= DATASET ROWS =
_ _ _ _ _

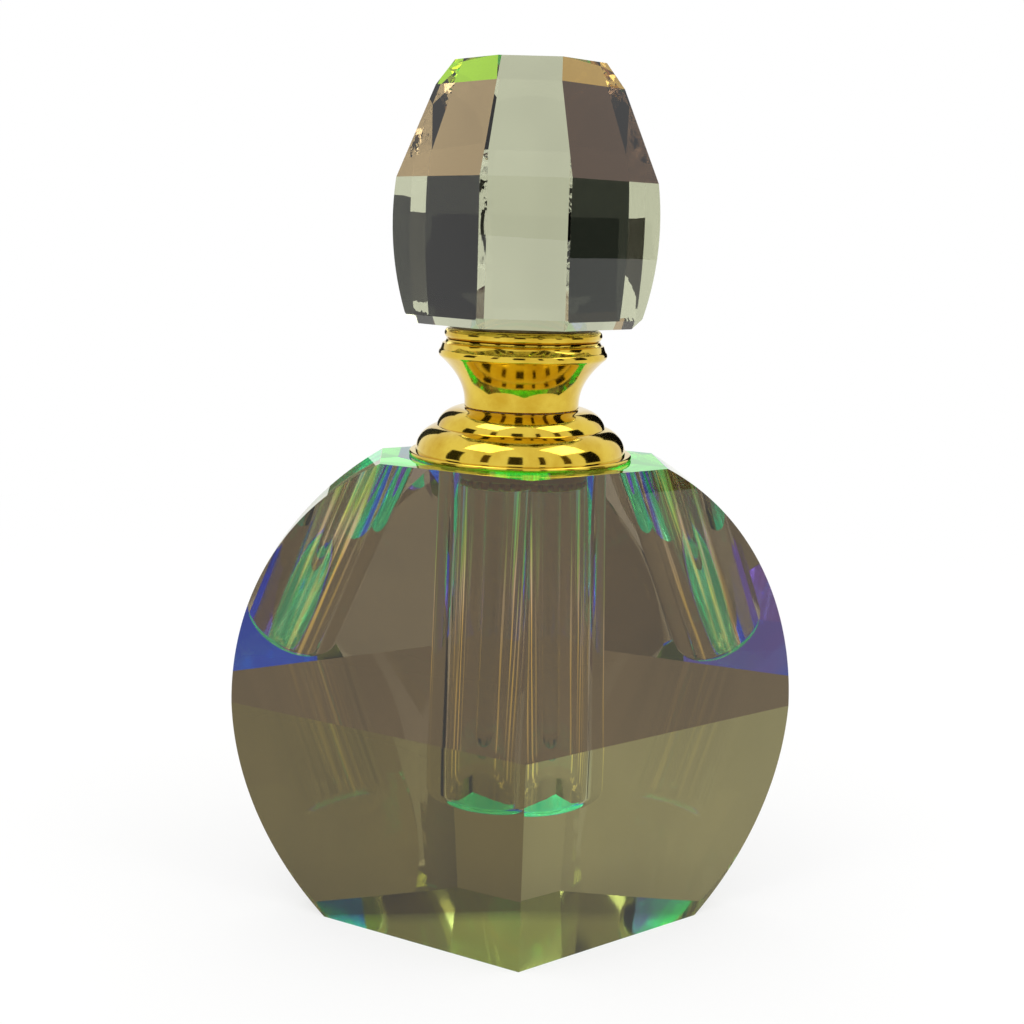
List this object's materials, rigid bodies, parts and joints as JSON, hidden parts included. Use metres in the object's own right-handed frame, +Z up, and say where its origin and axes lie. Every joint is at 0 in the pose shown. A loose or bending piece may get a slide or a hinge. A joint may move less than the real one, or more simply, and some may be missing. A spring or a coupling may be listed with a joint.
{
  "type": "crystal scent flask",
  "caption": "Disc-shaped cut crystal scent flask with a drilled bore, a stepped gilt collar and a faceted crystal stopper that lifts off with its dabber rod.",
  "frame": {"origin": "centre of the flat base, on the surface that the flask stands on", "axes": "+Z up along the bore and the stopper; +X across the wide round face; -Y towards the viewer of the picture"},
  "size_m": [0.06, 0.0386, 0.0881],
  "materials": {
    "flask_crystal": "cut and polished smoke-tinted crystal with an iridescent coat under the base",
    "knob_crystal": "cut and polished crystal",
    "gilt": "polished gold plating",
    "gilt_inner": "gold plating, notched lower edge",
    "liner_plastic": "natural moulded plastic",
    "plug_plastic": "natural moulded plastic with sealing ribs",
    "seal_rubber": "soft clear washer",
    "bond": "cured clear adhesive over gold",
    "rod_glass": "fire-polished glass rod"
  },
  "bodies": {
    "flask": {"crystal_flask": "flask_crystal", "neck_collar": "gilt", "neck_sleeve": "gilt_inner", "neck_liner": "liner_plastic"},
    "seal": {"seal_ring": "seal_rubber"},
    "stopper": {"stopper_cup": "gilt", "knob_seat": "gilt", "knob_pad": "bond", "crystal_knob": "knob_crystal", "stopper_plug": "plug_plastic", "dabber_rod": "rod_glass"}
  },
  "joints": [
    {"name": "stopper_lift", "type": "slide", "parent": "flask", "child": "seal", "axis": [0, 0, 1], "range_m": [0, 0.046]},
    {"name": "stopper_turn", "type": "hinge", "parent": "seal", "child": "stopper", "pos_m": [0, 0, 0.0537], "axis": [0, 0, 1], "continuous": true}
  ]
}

_ _ _ _ _

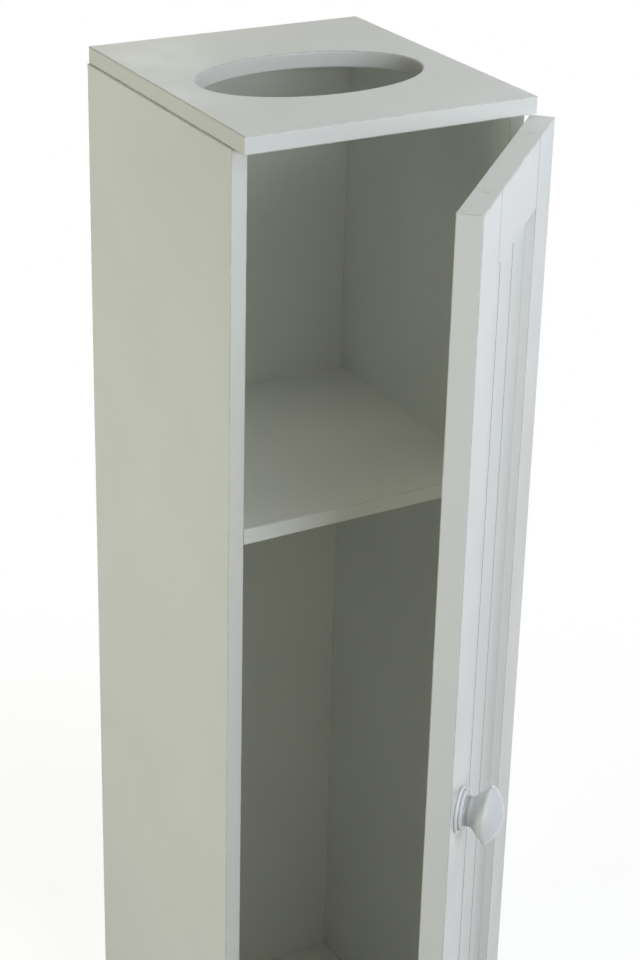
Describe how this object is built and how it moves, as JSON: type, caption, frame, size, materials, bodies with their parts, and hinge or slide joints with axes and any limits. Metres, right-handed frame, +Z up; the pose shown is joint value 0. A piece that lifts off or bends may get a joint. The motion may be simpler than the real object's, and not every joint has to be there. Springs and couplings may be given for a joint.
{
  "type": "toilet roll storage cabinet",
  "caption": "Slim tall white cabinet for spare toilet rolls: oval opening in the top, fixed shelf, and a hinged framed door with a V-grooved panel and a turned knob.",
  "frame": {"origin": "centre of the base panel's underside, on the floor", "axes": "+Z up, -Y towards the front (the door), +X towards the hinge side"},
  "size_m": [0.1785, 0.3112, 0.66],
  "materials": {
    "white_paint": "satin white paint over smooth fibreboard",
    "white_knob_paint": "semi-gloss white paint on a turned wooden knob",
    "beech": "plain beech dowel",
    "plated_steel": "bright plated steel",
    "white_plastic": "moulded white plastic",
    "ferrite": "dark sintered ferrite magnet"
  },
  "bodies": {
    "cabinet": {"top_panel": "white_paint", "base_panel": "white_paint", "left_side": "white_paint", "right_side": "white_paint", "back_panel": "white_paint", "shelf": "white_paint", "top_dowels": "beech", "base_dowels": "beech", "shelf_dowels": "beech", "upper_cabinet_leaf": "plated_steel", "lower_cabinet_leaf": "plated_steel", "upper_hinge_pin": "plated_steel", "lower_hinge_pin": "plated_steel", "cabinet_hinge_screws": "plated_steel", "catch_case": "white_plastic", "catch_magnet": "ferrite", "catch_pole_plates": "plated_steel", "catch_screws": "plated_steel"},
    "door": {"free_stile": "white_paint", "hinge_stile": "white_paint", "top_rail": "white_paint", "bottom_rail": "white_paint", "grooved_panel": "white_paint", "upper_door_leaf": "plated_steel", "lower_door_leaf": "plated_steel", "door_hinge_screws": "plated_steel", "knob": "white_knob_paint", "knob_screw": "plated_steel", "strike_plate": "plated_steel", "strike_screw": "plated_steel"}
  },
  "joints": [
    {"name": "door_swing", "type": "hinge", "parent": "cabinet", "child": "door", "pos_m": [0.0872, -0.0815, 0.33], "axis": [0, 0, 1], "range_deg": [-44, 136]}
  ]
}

_ _ _ _ _

= STATED GOAL =
Write out every line of the listing that holds the word "type".

= TASK ANSWER =
  "type": "crystal scent flask",
    {"name": "stopper_lift", "type": "slide", "parent": "flask", "child": "seal", "axis": [0, 0, 1], "range_m": [0, 0.046]},
    {"name": "stopper_turn", "type": "hinge", "parent": "seal", "child": "stopper", "pos_m": [0, 0, 0.0537], "axis": [0, 0, 1], "continuous": true}
Describe how this object is built and how it moves, as JSON: type, caption, frame, size, materials, bodies with their parts, and hinge or slide joints with axes and any limits. Metres, right-handed frame, +Z up; the pose shown is joint value 0. A piece that lifts off or bends may get a joint. The motion may be simpler than the real object's, and not every joint has to be there. Springs and couplings may be given for a joint.
  "type": "toilet roll storage cabinet",
    {"name": "door_swing", "type": "hinge", "parent": "cabinet", "child": "door", "pos_m": [0.0872, -0.0815, 0.33], "axis": [0, 0, 1], "range_deg": [-44, 136]}